By "das Eigentümliche" here Bultmann presumably means the same thing that is meant by the Latin word "proprium" -- namely, what peculiarly, characteristically belongs to something as its own. But, then, if one takes his two statements together, he evidently means to say that what peculiarly, characteristically belongs to Christianity as its own is its having accepted the very claim that peculiarly, characteristically belongs to the preaching of Jesus as its own -- namely, the claim that decision in relation to him himself means decision for either salvation or judgment. To accept this claim as valid is to affirm at least implicitly that salvation, relation to God, is indeed mediated through the historical person of Jesus and his fate.

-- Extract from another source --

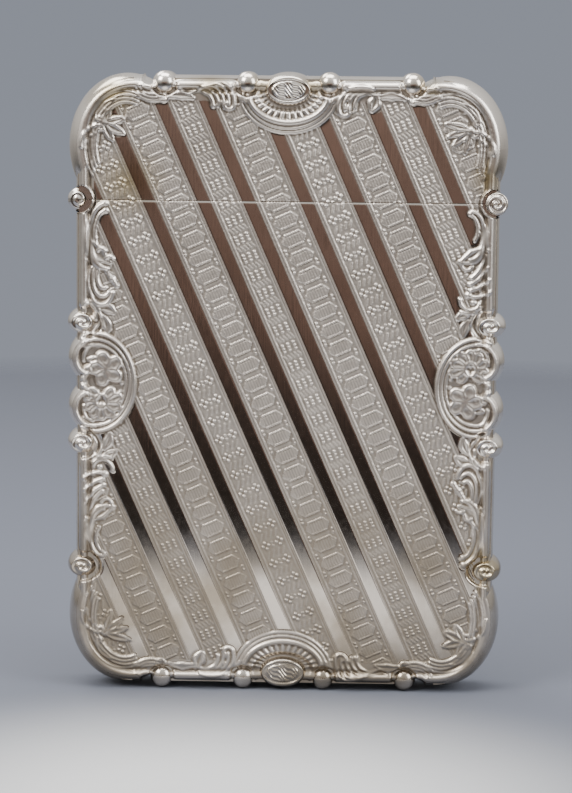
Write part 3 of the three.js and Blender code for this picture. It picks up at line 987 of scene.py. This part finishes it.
def silver(name, colour, tarnish, roughness, stains=(), grain=0.1):
    """Old silver: brighter where it is rubbed, warm brown tarnish in hollows, faint wiping scratches, and
    painted shade and a painted reflection over its lower part.
    """
    material, tree, shader = new_material(name)
    position = tree.nodes.new("ShaderNodeTexCoord").outputs["Object"]
    hollow, matte, polish = (attribute(tree, field) for field in SURFACE_FIELDS)
    clouds = noise(tree, position, 90)
    patches = ramp(tree, clouds, ((0.42, (0, 0, 0)), (0.7, (1, 1, 1))))
    depth = product(tree, hollow, 0.85)
    shade = maths(tree, "ADD", depth, product(tree, patches, 0.16), clamp=True)
    base = mix(tree, shade, colour, tarnish)
    split = tree.nodes.new("ShaderNodeSeparateXYZ")
    tree.links.new(position, split.inputs[0])
    # Painted shade: the engraved ground is darkened towards the bottom of the case.
    lower_shade = map_range(tree, split.outputs["Z"], 60 * MM, 10 * MM, 0.08, 0.36)
    base = mix(tree, product(tree, matte, lower_shade), base, tarnish)
    # Painted reflection: the lower third is tinted darker and warmer in cloudy patches.
    low_reflection = map_range(tree, split.outputs["Z"], 40 * MM, 18 * MM)
    cloudy = ramp(tree, clouds, ((0.4, (0.4, 0.4, 0.4)), (0.62, (0.95, 0.95, 0.95))))
    base = mix(tree, product(tree, low_reflection, cloudy), base, LOW_REFLECTION_TINT)
    for centre, reach in stains:
        spot = round_spot(tree, position, centre, reach)
        base = mix(tree, product(tree, spot, 0.75), base, (0.40, 0.31, 0.15))
    tree.links.new(base, shader.inputs["Base Color"])
    shader.inputs["Metallic"].default_value = 1.0
    fine = noise(tree, position, 1500, 3)
    scaled = product(tree, fine, 0.12)
    dulled = product(tree, matte, 0.1)
    dulled = maths(tree, "SUBTRACT", dulled, product(tree, polish, 0.24))
    gloss = maths(tree, "ADD", scaled, maths(tree, "ADD", dulled,
                                                     product(tree, shade, 0.15)))
    tree.links.new(maths(tree, "ADD", gloss, roughness), shader.inputs["Roughness"])
    mapping = tree.nodes.new("ShaderNodeMapping")
    mapping.inputs["Rotation"].default_value = (0.2, -TILT, 0.1)
    mapping.inputs["Scale"].default_value = (1, 1, 0.06)
    tree.links.new(position, mapping.inputs["Vector"])
    scratches = noise(tree, mapping.outputs["Vector"], 3200, 2)
    bump = tree.nodes.new("ShaderNodeBump")
    bump.inputs["Strength"].default_value = grain
    bump.inputs["Distance"].default_value = 0.1 * MM
    engraved = product(tree, noise(tree, position, 2600, 1),
                     product(tree, matte, 14.0))
    tree.links.new(maths(tree, "ADD", scratches, engraved), bump.inputs["Height"])
    tree.links.new(bump.outputs["Normal"], shader.inputs["Normal"])
    return material


STAMPED = silver("stamped_silver_finish", (0.90, 0.83, 0.755), (0.17, 0.135, 0.10), 0.25, STAINS, 0.08)
EDGE_SILVER = silver("edge_silver_finish", (0.90, 0.84, 0.765), (0.30, 0.23, 0.16), 0.13, STAINS, 0.05)
PLAIN = silver("plain_silver_finish", (0.76, 0.71, 0.62), (0.36, 0.28, 0.19), 0.26, (), 0.4)
HINGE_SILVER = silver("hinge_silver_finish", (0.78, 0.74, 0.67), (0.26, 0.20, 0.15), 0.2, (), 0.3)
PIN_STEEL = silver("pin_steel_finish", (0.55, 0.54, 0.53), (0.22, 0.18, 0.15), 0.32, (), 0.5)


def finish_cad_nodes():
    finishes = {"plain_silver": PLAIN, "hinge_silver": HINGE_SILVER, "pin_steel": PIN_STEEL}
    for name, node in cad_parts.items():
        if "sleeve" in name or "rim" in name:
            finish = finishes["plain_silver"]
        elif "pin" in name:
            finish = finishes["pin_steel"]
        elif "knuckle" in name:
            finish = finishes["hinge_silver"]
        else:
            continue
        node.data.materials.clear()
        node.data.materials.append(finish)


# ---- stage, light and camera ------------------------------------------------------------------------

def stage_table():
    """A round table top, painted pale in a pool of light before the case and dark beyond it, fading into the
    backdrop at its rim.
    """
    radius, fade = 320.0, 60.0
    pool, pool_reach = (-6, -70, 0), 72
    centre_y = 170.0
    near = np.linspace(0.002, 1, 24) * radius
    angle = np.linspace(0, 2 * math.pi, 96, endpoint=False)
    x, y = near[:, None] * np.cos(angle), centre_y + near[:, None] * np.sin(angle)
    points = np.column_stack((x.ravel(), y.ravel(), np.full(x.size, -0.02)))
    material, tree, shader = new_material("stage_paper")
    position = tree.nodes.new("ShaderNodeTexCoord").outputs["Object"]
    # Painted pool of light: the table is pale before the case and dark blue-grey beyond it.
    light_pool = round_spot(tree, position, pool, pool_reach)
    colour = ramp(tree, light_pool, ((0.0, (0.122, 0.133, 0.165)), (0.8, (0.60, 0.60, 0.60))), "EASE")
    grain = noise(tree, position, 400)
    base = mix(tree, product(tree, grain, 0.05), colour, (0.2, 0.2, 0.22))
    tree.links.new(base, shader.inputs["Base Color"])
    shader.inputs["Roughness"].default_value = 0.8
    inside = round_spot(tree, position, (0, centre_y, 0), radius)
    tree.links.new(product(tree, inside, radius / fade, clamp=True), shader.inputs["Alpha"])
    piece = make_mesh("stage_table", points, grid_faces(*x.shape, closed=True), material)


BACKDROP_LOW = (0.283, 0.302, 0.352)
BACKDROP_HIGH = (0.262, 0.283, 0.334)
ROOM_BEHIND_CAMERA = (
    (0.0, (0.10, 0.10, 0.10)), (0.40, (0.03, 0.028, 0.026)), (0.43, (0.028, 0.022, 0.02)),
    (0.452, (0.17, 0.108, 0.088)), (0.52, (0.23, 0.155, 0.13)), (0.58, (0.6, 0.58, 0.55)),
    (1.0, (0.95, 0.96, 0.98)),
)
ROOM_AROUND = (
    (0.0, (0.10, 0.10, 0.11)), (0.36, (0.09, 0.09, 0.09)), (0.47, (0.30, 0.29, 0.28)),
    (0.60, (0.62, 0.61, 0.60)), (1.0, (0.95, 0.96, 0.98)),
)


def world_light():
    """A room for the silver to mirror, pale above, brown at eye level and dark below; and a backdrop."""
    world = bpy.data.worlds.new("room")
    bpy.context.scene.world = world
    world.use_nodes = True
    tree = world.node_tree
    direction = tree.nodes.new("ShaderNodeTexCoord").outputs["Generated"]
    split = tree.nodes.new("ShaderNodeSeparateXYZ")
    tree.links.new(direction, split.inputs[0])
    level = map_range(tree, split.outputs["Z"], -1, 1)
    uneven = product(tree, noise(tree, direction, 9, 2), 0.07)
    uneven = maths(tree, "SUBTRACT", uneven, 0.035)
    level = maths(tree, "ADD", level, uneven)
    furniture = ramp(tree, level, ROOM_BEHIND_CAMERA)
    spots = noise(tree, direction, 26, 1)
    shadows = ramp(tree, spots, ((0.5, (0, 0, 0)), (0.66, (1, 1, 1))))
    shadows = product(tree, shadows, 0.75)
    furniture = mix(tree, shadows, furniture, (0.035, 0.028, 0.025))
    facing = map_range(tree, split.outputs["Y"], -0.8, -0.95)
    room = mix(tree, facing, ramp(tree, level, ROOM_AROUND), furniture)
    rays = tree.nodes.new("ShaderNodeLightPath")
    height = map_range(tree, split.outputs["Z"], -0.12, 0.05)
    backdrop = mix(tree, height, BACKDROP_LOW, BACKDROP_HIGH)
    seen = mix(tree, rays.outputs["Is Camera Ray"], room, backdrop)
    tree.links.new(seen, tree.nodes["Background"].inputs["Color"])


def place(name, data, location, rotation):
    holder = bpy.data.objects.new(name, data)
    holder.location = location
    holder.rotation_mode = "QUATERNION"
    holder.rotation_quaternion = rotation
    bpy.context.scene.collection.objects.link(holder)
    return holder


def softbox(name, spot, size, power, colour=(1, 1, 1)):
    """A soft light at a spot, aimed at the middle of the case."""
    light = bpy.data.lights.new(name, "AREA")
    light.shape = "RECTANGLE"
    light.size, light.size_y = (value * MM for value in size)
    light.energy = power
    light.color = colour
    spot = Vector(spot) * MM
    place(name, light, spot, (Vector((0, 0, MID)) * MM - spot).to_track_quat("-Z", "Y"))


def studio_lights():
    softbox("key_softbox", (-330, -300, 420), (260, 260), 2.6, (1.0, 0.98, 0.95))
    softbox("fill_softbox", (380, -220, 260), (220, 320), 1.4, (0.96, 0.98, 1.0))
    softbox("top_softbox", (0, -40, 520), (420, 260), 2.2)
    softbox("back_softbox", (-200, 200, 430), (260, 160), 0.8)


# The photo's angle: azimuth, elevation and roll; the elevation was picked among values that fit alike
CAMERA_ANGLES = (1.2, 7.0, 0.6)
CAMERA_DISTANCE = 400.0
CAMERA_LENS = 117.4
CAMERA_DROP = 2.25


def camera():
    azimuth, elevation, roll = (math.radians(value) for value in CAMERA_ANGLES)
    aim = Vector((0, 0, MID - CAMERA_DROP)) * MM
    way = Vector((math.sin(azimuth) * math.cos(elevation), -math.cos(azimuth) * math.cos(elevation),
                  math.sin(elevation)))
    lens_data = bpy.data.cameras.new("camera")
    lens_data.lens = CAMERA_LENS
    turned = (-way).to_track_quat("-Z", "Y") @ Quaternion((0, 0, 1), roll)
    bpy.context.scene.camera = place("camera", lens_data, aim + way * CAMERA_DISTANCE * MM, turned)


camera()
face = stamped_face()
skin_pieces(face, STAMPED)
edge_pieces(EDGE_SILVER)
inner_walls(face, PLAIN)
thumb_scrolls(EDGE_SILVER)
hinge_caps(EDGE_SILVER)
finish_cad_nodes()
stage_table()
world_light()
studio_lights()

Interestingly, Bultmann speaks in the same essay not only of "das Eigentümliche der Predigt Jesu," but also of "[d]as Entscheidende der Predigt Jesu," which he says is this -- "daß das Kommen der Gottesherrschaft bevorsteht, daß man ihr Hereinbrechen spürt, daß jetzt die letzte Stunde ist, die Stunde der Entscheidung und daß er selbst gesandt ist mit dem Wort der letzten Stunde, mit dem Ruf zur Entscheidung, daß also in der Annahme oder Verwerfung seines Wortes die Entscheidung über den Menschen fällt" (18). Clearly, what is said to belong to Jesus' preaching as peculiarly, characteristically its own and what is said to be decisive about it are pretty much the same. But insofar as there is a difference between them, the first evidently lifts up Jesus' claim that his coming means the last hour for the world, that decision in relation to him himself means decision for either salvation or judgment, and so on -- in short, Jesus' implicit christology. Thus, while Bultmann speaks of "eschatology," or "eschatological preaching," as "eine Eigentümlichkeit der Verkündigung Jesu" as well as of Paul and of early Christian faith (10), and while he insists that it is precisely this, rather than a new concept of God, that is really new in Jesus over against the Old Testament and Judaism as well as in Paul and the early community over against Jesus (17 f.), what he takes to be "das Eigentümliche" in Jesus' preaching is the claim he makes for himself -- for the decisive significance of his own proclamation as God's last word before it is too late (18).